** Start DATA PROVIDED **
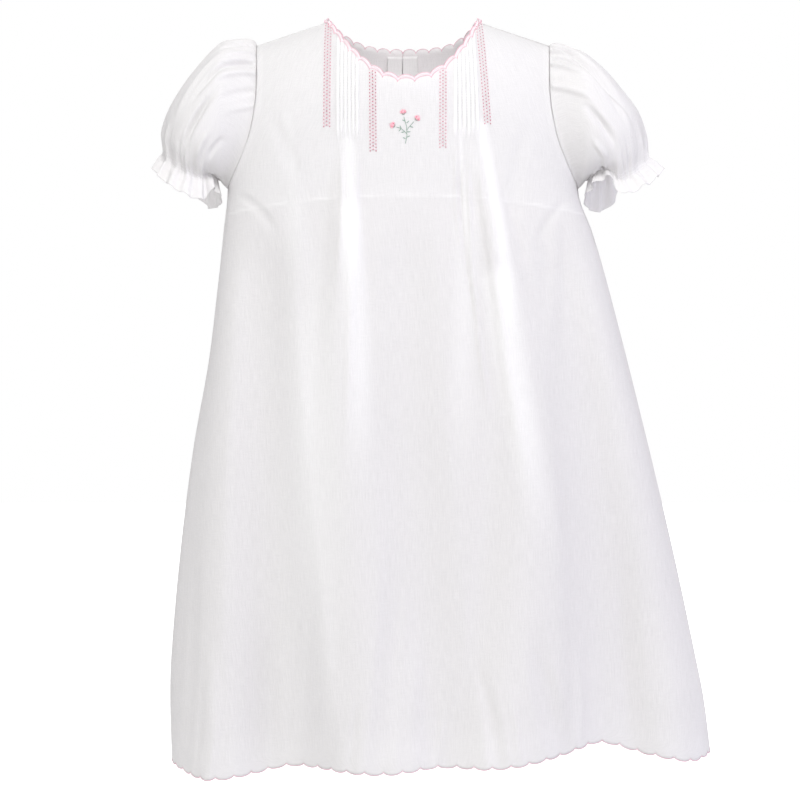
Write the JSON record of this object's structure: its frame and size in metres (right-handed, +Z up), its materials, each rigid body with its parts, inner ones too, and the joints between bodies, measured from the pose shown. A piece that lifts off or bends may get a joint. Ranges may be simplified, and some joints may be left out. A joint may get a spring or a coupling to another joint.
{
  "type": "baby daygown",
  "caption": "Newborn's A-line daygown, filled out and hollow, with short puffed sleeves, ruffled elastic cuffs, pintucks, a scalloped neck and hem, and a buttoned back placket.",
  "frame": {"origin": "midway between the two points where the neck meets the shoulder seams, where a wearer's shoulders carry the gown", "axes": "+X to the right in a front view, -Y towards the viewer out of the front panel, +Z up"},
  "size_m": [0.3789, 0.1632, 0.5083],
  "materials": {
    "cloth": "fine sheer white cotton weave, matt",
    "trim": "pink cotton openwork stitching",
    "button": "small white pearl button"
  },
  "bodies": {
    "root": {"front_panel": "cloth", "back_panel_left": "cloth", "back_panel_right": "cloth", "bodice_lining": "cloth", "sleeve_left": "cloth", "sleeve_right": "cloth", "back_placket": "cloth", "facing_left": "cloth", "facing_right": "cloth", "trim_outer_left": "trim", "trim_inner_left": "trim", "trim_inner_right": "trim", "trim_outer_right": "trim", "button_1": "button", "button_2": "button", "button_3": "button"}
  },
  "joints": []
}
** End DATA PROVIDED **
> [WORK INSTRUCTIONS]: Each line above is to be repeated exactly.

> [OUTPUT OF THE TASK]:
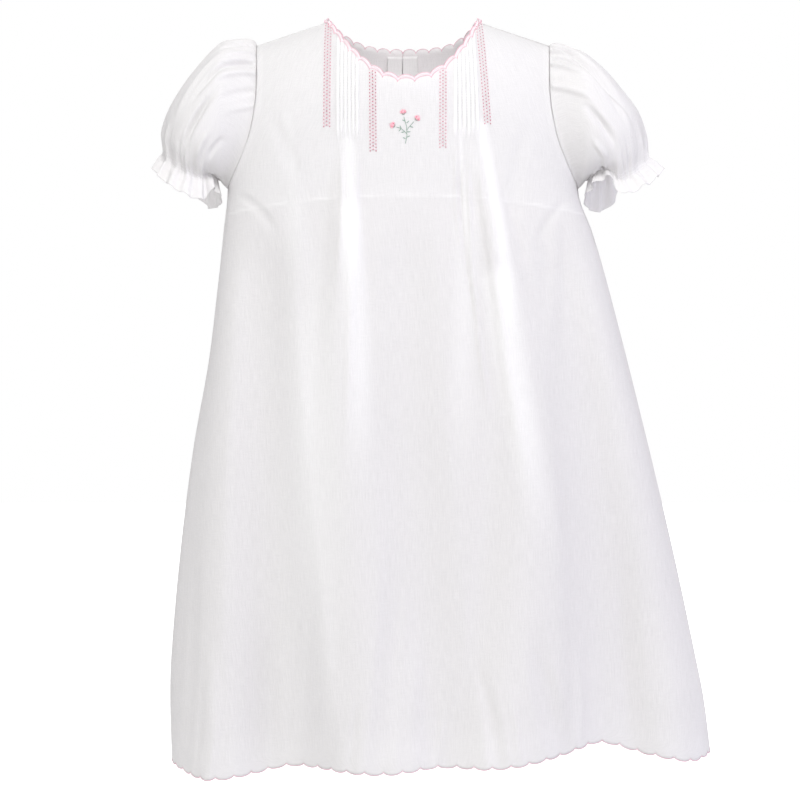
Write the JSON record of this object's structure: its frame and size in metres (right-handed, +Z up), its materials, each rigid body with its parts, inner ones too, and the joints between bodies, measured from the pose shown. A piece that lifts off or bends may get a joint. Ranges may be simplified, and some joints may be left out. A joint may get a spring or a coupling to another joint.
{
  "type": "baby daygown",
  "caption": "Newborn's A-line daygown, filled out and hollow, with short puffed sleeves, ruffled elastic cuffs, pintucks, a scalloped neck and hem, and a buttoned back placket.",
  "frame": {"origin": "midway between the two points where the neck meets the shoulder seams, where a wearer's shoulders carry the gown", "axes": "+X to the right in a front view, -Y towards the viewer out of the front panel, +Z up"},
  "size_m": [0.3789, 0.1632, 0.5083],
  "materials": {
    "cloth": "fine sheer white cotton weave, matt",
    "trim": "pink cotton openwork stitching",
    "button": "small white pearl button"
  },
  "bodies": {
    "root": {"front_panel": "cloth", "back_panel_left": "cloth", "back_panel_right": "cloth", "bodice_lining": "cloth", "sleeve_left": "cloth", "sleeve_right": "cloth", "back_placket": "cloth", "facing_left": "cloth", "facing_right": "cloth", "trim_outer_left": "trim", "trim_inner_left": "trim", "trim_inner_right": "trim", "trim_outer_right": "trim", "button_1": "button", "button_2": "button", "button_3": "button"}
  },
  "joints": []
}